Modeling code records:
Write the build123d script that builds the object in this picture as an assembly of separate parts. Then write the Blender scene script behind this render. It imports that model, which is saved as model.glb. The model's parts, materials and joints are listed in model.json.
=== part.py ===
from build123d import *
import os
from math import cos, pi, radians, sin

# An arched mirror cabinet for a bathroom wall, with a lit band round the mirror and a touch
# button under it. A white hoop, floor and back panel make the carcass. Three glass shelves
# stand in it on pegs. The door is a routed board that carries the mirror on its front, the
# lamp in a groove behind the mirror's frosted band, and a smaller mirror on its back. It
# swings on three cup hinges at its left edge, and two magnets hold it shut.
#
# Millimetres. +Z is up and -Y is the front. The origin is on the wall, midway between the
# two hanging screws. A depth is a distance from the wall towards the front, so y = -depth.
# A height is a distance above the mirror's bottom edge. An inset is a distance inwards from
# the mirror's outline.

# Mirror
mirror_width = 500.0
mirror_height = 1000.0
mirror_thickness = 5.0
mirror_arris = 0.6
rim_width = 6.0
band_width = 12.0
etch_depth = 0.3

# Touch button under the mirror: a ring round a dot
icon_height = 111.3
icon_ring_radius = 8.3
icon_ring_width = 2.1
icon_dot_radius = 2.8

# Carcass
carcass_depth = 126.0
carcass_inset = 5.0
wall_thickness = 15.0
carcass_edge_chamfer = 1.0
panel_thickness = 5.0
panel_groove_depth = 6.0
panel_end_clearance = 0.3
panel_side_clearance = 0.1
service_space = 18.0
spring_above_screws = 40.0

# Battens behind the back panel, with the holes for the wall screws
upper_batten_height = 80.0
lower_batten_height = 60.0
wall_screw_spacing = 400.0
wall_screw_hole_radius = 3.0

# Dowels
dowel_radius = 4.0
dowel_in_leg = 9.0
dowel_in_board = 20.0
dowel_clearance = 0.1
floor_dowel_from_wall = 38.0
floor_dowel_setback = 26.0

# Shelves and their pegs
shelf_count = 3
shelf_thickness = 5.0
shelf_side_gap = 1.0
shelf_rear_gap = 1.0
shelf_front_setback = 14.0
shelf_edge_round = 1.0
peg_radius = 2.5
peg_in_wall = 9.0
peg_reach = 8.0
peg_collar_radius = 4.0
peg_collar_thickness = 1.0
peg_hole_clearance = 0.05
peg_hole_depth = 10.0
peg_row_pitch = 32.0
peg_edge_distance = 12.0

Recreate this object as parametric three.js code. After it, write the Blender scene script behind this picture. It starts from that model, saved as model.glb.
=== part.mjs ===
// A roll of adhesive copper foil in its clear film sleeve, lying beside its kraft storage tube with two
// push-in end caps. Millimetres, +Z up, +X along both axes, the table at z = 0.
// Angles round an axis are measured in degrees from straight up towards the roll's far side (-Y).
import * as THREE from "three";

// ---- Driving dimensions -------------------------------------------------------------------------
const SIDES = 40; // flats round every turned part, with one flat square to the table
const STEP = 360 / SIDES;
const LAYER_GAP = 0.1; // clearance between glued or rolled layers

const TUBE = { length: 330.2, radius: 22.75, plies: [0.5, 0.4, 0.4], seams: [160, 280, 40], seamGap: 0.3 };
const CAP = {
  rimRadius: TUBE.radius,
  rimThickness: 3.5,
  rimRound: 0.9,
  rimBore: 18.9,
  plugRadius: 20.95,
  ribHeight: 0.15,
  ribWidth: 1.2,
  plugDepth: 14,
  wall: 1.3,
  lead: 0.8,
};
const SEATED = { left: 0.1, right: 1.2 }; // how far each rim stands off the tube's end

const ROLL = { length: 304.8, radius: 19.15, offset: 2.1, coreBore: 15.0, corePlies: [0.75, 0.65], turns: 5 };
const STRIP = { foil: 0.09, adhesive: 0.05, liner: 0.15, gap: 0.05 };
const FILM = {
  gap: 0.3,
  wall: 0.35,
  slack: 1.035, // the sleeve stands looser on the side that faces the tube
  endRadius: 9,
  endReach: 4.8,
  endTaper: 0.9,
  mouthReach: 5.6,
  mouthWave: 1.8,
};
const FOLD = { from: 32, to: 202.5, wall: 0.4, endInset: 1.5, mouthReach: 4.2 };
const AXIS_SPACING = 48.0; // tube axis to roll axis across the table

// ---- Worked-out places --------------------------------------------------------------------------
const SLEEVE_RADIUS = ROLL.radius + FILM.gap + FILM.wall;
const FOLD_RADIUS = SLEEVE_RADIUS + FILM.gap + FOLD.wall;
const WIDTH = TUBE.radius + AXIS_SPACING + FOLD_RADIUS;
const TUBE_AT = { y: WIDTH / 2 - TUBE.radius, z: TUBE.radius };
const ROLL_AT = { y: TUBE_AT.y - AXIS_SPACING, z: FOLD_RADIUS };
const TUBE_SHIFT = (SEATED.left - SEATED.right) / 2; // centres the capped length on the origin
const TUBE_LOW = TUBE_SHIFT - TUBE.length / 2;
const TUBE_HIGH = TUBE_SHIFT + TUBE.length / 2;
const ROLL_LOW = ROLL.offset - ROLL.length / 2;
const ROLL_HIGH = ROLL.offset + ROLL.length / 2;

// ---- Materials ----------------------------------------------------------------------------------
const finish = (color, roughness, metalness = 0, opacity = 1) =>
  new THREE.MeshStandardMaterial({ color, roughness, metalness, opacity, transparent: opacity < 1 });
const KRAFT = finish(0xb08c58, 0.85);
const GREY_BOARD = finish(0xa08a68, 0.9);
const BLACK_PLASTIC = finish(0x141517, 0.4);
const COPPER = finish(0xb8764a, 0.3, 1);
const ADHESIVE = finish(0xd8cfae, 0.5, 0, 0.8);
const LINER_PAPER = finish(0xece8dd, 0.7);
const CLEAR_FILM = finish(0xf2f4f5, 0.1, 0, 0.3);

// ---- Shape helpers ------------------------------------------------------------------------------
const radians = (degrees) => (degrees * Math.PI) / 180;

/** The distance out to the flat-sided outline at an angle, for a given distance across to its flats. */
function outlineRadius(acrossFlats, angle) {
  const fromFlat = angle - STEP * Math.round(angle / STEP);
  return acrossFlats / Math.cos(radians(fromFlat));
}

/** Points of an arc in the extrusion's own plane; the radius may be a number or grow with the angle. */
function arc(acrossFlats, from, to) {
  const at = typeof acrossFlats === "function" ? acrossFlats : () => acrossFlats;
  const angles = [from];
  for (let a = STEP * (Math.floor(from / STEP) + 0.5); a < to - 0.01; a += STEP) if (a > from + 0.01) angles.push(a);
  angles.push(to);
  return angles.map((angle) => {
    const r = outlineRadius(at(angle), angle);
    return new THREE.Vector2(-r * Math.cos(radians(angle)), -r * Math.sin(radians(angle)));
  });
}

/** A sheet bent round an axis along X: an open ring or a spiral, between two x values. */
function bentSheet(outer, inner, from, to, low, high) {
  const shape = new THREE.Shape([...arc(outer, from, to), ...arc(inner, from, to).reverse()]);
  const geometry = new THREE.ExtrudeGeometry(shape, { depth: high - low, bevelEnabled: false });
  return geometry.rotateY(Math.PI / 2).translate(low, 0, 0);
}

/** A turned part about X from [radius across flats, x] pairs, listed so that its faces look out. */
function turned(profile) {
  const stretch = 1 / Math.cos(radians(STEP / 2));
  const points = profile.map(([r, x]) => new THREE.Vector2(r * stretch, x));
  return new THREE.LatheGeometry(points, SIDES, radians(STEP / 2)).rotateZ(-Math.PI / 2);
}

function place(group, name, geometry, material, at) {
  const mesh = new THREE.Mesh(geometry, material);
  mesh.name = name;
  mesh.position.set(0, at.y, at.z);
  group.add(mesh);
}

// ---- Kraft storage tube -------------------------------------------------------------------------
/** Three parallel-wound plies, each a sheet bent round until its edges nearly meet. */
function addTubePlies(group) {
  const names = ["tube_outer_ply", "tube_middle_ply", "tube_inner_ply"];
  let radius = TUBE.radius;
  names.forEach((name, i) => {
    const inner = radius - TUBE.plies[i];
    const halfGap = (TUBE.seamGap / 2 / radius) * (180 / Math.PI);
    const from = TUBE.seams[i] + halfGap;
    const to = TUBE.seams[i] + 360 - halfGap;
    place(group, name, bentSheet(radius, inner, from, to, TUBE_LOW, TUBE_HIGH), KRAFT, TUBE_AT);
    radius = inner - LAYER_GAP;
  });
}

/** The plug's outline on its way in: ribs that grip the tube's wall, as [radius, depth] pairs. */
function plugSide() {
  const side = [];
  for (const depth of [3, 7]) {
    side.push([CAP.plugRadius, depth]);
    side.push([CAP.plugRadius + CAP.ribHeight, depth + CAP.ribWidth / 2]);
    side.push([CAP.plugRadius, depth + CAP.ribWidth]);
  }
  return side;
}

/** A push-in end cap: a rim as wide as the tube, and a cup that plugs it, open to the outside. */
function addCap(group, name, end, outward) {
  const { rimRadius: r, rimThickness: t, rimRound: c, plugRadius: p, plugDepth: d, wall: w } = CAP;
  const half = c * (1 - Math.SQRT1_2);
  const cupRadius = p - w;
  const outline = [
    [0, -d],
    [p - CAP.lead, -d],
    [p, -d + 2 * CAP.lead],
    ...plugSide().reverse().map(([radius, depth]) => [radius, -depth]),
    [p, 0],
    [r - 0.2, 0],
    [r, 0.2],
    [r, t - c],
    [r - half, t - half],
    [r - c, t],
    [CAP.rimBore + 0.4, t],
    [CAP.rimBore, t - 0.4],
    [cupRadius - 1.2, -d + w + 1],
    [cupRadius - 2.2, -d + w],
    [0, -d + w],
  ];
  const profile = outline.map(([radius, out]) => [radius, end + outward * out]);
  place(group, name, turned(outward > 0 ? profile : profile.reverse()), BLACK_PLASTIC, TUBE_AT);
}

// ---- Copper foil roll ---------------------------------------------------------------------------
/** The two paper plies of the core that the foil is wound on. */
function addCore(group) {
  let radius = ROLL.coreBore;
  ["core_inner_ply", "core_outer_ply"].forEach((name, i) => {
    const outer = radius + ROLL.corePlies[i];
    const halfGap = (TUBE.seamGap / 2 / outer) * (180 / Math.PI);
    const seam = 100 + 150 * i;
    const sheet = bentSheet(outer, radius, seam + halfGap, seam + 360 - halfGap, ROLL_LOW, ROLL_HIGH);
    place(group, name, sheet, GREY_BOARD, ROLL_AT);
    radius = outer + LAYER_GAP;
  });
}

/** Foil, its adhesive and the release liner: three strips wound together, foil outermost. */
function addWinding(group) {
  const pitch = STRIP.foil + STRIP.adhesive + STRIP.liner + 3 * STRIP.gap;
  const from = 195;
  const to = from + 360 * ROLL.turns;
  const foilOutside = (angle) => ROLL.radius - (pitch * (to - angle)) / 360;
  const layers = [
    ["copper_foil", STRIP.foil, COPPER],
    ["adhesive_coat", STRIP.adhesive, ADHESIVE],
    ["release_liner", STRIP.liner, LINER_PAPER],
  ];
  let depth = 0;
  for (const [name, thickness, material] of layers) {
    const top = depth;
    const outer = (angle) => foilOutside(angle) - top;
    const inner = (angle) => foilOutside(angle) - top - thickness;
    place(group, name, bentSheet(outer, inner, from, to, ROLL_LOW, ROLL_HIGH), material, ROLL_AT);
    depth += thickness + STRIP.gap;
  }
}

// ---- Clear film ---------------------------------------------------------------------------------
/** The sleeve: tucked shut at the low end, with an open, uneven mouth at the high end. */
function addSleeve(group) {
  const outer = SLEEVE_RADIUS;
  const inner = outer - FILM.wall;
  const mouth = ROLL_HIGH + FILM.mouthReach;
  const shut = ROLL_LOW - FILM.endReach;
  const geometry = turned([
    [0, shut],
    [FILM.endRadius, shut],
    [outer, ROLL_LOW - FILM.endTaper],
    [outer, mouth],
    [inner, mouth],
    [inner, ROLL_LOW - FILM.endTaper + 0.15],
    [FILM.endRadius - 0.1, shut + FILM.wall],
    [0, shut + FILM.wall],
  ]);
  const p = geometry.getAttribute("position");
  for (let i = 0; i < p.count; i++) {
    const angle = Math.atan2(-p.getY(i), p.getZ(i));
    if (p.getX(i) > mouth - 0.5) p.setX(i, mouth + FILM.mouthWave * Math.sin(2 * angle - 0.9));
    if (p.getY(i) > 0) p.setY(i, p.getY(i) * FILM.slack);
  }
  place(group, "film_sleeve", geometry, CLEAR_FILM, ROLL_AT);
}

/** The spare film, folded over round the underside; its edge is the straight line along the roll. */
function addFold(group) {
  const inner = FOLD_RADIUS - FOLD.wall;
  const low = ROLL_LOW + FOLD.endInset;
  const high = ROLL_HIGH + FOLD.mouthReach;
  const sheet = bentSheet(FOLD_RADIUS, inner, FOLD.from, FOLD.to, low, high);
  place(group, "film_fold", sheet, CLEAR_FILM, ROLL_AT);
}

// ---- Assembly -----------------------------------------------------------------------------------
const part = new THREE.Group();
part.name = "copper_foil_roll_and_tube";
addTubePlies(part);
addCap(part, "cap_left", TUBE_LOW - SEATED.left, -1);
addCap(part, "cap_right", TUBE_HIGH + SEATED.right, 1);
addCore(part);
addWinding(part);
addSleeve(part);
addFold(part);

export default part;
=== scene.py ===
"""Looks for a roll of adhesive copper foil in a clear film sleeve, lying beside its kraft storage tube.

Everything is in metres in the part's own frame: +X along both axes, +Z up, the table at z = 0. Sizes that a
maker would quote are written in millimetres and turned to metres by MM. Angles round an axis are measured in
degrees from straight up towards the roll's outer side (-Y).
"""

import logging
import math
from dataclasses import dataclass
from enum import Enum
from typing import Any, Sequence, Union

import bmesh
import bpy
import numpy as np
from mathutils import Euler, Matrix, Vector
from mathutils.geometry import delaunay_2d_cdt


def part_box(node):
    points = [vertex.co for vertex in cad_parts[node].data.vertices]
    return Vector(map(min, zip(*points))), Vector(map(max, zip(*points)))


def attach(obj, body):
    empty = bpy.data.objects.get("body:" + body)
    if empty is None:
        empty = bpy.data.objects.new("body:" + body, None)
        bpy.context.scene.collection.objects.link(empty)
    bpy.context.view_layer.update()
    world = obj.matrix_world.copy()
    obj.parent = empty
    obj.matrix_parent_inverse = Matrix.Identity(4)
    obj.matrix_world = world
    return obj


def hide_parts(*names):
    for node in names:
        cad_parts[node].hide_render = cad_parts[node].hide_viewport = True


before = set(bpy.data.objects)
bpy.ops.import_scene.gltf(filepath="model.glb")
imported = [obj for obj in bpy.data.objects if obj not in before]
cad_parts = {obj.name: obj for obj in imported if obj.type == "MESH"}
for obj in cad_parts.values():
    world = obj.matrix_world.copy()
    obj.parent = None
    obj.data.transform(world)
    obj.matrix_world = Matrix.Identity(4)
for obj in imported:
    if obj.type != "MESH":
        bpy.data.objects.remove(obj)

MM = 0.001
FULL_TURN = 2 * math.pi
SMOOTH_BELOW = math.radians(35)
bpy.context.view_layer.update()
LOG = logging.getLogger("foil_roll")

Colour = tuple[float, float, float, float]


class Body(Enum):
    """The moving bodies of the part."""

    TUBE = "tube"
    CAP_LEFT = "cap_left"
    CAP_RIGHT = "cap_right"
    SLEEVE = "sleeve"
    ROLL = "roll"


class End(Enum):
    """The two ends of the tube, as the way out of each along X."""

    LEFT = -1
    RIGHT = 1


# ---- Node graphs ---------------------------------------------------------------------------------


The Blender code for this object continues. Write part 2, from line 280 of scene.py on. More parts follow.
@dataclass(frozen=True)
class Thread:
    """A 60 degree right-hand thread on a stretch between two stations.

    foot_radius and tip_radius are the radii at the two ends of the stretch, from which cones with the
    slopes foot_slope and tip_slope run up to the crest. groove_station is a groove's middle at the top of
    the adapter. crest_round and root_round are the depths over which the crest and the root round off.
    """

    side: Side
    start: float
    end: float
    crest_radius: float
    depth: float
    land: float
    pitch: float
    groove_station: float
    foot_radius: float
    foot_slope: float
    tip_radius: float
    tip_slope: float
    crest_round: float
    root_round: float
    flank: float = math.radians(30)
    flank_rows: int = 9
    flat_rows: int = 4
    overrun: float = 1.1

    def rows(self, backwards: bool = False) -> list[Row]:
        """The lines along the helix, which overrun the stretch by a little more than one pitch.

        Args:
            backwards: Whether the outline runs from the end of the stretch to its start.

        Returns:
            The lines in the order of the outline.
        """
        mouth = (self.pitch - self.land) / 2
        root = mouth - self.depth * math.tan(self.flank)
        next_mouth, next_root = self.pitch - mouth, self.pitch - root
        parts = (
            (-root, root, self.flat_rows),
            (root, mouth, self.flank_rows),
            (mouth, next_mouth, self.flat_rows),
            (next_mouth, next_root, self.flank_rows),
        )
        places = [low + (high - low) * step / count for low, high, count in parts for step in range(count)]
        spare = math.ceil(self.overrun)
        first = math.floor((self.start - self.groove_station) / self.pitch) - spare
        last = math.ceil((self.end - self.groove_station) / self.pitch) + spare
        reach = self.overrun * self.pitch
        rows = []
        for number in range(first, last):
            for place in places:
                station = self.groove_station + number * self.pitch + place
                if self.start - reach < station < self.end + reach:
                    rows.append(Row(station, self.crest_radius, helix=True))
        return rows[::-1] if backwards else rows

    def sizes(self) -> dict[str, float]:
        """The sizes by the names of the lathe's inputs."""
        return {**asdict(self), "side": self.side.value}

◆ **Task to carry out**
Retype exactly, and only, the lines from the one containing "TUBE_HIGH + SEATED.right, 1);" through the one containing "kraft storage tube.", both included.

◆ **Correct response**
addCap(part, "cap_right", TUBE_HIGH + SEATED.right, 1);
addCore(part);
addWinding(part);
addSleeve(part);
addFold(part);

export default part;
=== scene.py ===
"""Looks for a roll of adhesive copper foil in a clear film sleeve, lying beside its kraft storage tube.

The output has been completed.